UNITED STATES AVIATION UNDERWRITERS, INC., a New York corporation, Manager, United States Aircraft Insurance Group, Haulers Insurance Company, Inc., a Tennessee corporation, Plaintiffs-Appellants, v. UNITED STATES of America, Defendant-Appellee.

No. 08-13544

Decided: February 11, 2009

Before MARCUS, WILSON and ANDERSON, Circuit Judges. Jeffrey J. Williams and Jon A. Kodani, Law Offices of Jon A. Kodani, Santa Monica, CA, for Plaintiffs-Appellants. Barbara O'Malley, U.S. Dept. of Justice, Washington, DC, for Defendant-Appellee.

This case arises from the crash of a twin-engine aircraft in southern Georgia on March 27, 2003.   United States Aviation Underwriters, Inc. and Haulers Insurance Company, Inc. (collectively, “Insurers”) sued the United States under the Federal Tort Claims Act (“FTCA”), 28 U.S.C. § 1346(b)(1), for damages to the aircraft.   The Insurers appeal the district court's May 22, 2008 Order granting summary judgment on behalf of the United States on the grounds that the Insurers' claims fall within the discretionary function exception to the FTCA's waiver of sovereign immunity.

The Insurers contend that the Aviation Weather Center, which is a meteorological watch office of the National Weather Service, has a non-discretionary duty to issue Significant Meteorological Information (“SIGMET”) warnings whenever sudden severe clear air turbulence (“CAT”) “is occurring, or expected to occur.”   The Insurers rely on National Weather Service Instruction 10-811 from the National Weather Service instruction manual for meteorologists to support this claim.

The United States concedes that, once the National Weather Service forecasts moderate to severe turbulence, the United States government has no discretion to decline to provide that information to pilots.   However, the United States contends that the act of forecasting CAT is discretionary conduct that falls outside of the discretionary function exception.

 By contending that the Insurers' claims are governed by the discretionary exception to the FTCA, the United States factually attacks our subject matter jurisdiction.   We review de novo factual attacks on the existence of subject matter jurisdiction.   See Ochran v.
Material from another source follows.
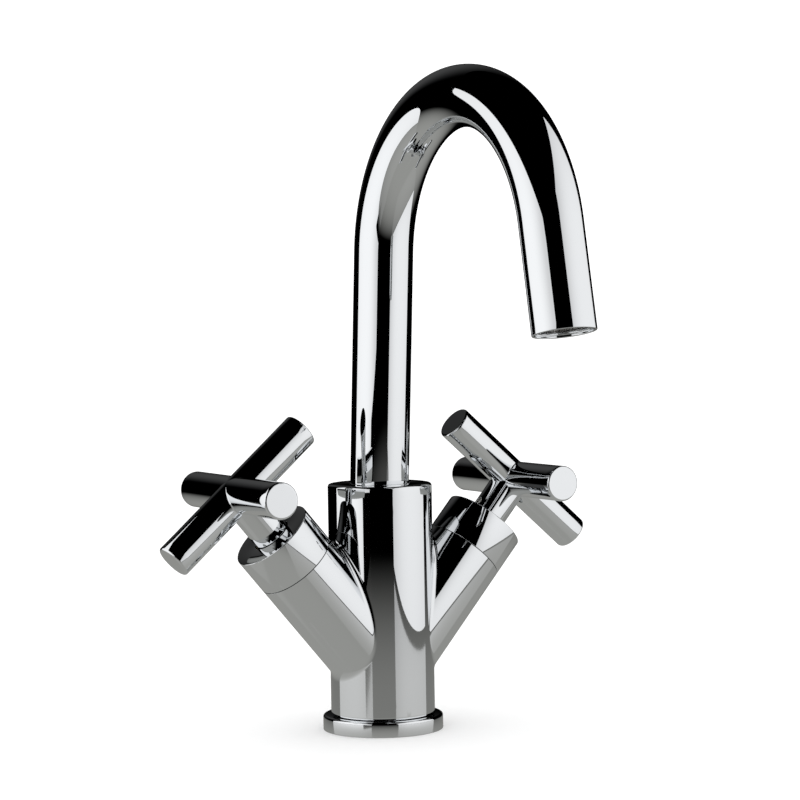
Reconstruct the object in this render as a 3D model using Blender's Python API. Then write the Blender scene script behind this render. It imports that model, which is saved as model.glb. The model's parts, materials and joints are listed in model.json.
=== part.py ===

United States, 117 F.3d 495, 499 (11th Cir.1997).   We review “the facts in the light most favorable to the plaintiff.”  Cranford v. United States, 466 F.3d 955, 957 (11th Cir.2006) (quotation omitted), cert. denied, --- U.S. ----, 128 S.Ct. 42, 169 L.Ed.2d 11 (2007).

 The discretionary function exception excludes from the FTCA's broad waiver of sovereign immunity “[a]ny claim ․ based upon the exercise or performance or the failure to exercise or perform a discretionary function or duty on the part of a federal agency or an employee of the Government, whether or not the discretion involved be abused.”  28 U.S.C. § 2680(a).   When the discretionary function exception to the FTCA applies, no federal subject matter jurisdiction exists.  United States v. Gaubert, 499 U.S. 315, 334, 111 S.Ct. 1267, 1280, 113 L.Ed.2d 335 (1991) (holding that claims are barred by the discretionary function exception).

 Although a precise definition of “discretionary” does not exist, the Supreme Court has characterized the ultimate question as whether the “challenged acts ․ are of the nature and quality that Congress intended to shield from tort liability.”  United States v. S.A. Empresa de Viacao Aerea Rio Grandense, 467 U.S. 797, 813, 104 S.Ct. 2755, 2764, 81 L.Ed.2d 660 (1984).   The discretionary function exception is intended to prevent the courts from “ ‘second-guessing’ ․ administrative decisions grounded in social, economic, or political policy through the medium of an action in tort.”  Id. at 814, 104 S.Ct. at 2765.

 In Gaubert, the Supreme Court set out a two-part test to guide courts in determining whether the discretionary function applies.   See Gaubert, 499 U.S. at 322, 111 S.Ct. at 1273.   First, the court must examine whether the challenged conduct is “discretionary in nature” or whether the conduct “involve[s] an element of judgment or choice.”  Id. (quoting Berkovitz v. United States, 486 U.S. 531, 536, 108 S.Ct. 1954, 1958, 100 L.Ed.2d 531 (1988)) (internal quotation marks omitted).   Second, the court must decide “whether that judgment is of the kind that the discretionary function exception was designed to shield,” i.e., whether it is “susceptible to policy analysis.”  Id. at 322, 325, 111 S.Ct. at 1273, 1275.   A function is non-discretionary “if a federal statute, regulation, or policy specifically prescribes a course of action for an employee to follow” where “the employee has no rightful option but to adhere to the directive.”  Id. at 322, 111 S.Ct. at 1273 (internal quotation marks omitted).  “If the decision is inherently one allowing discretion, we presume that the act was grounded in policy whenever that discretion is employed.”  OSI, Inc. v. United States, 285 F.3d 947, 951 (11th Cir.2002).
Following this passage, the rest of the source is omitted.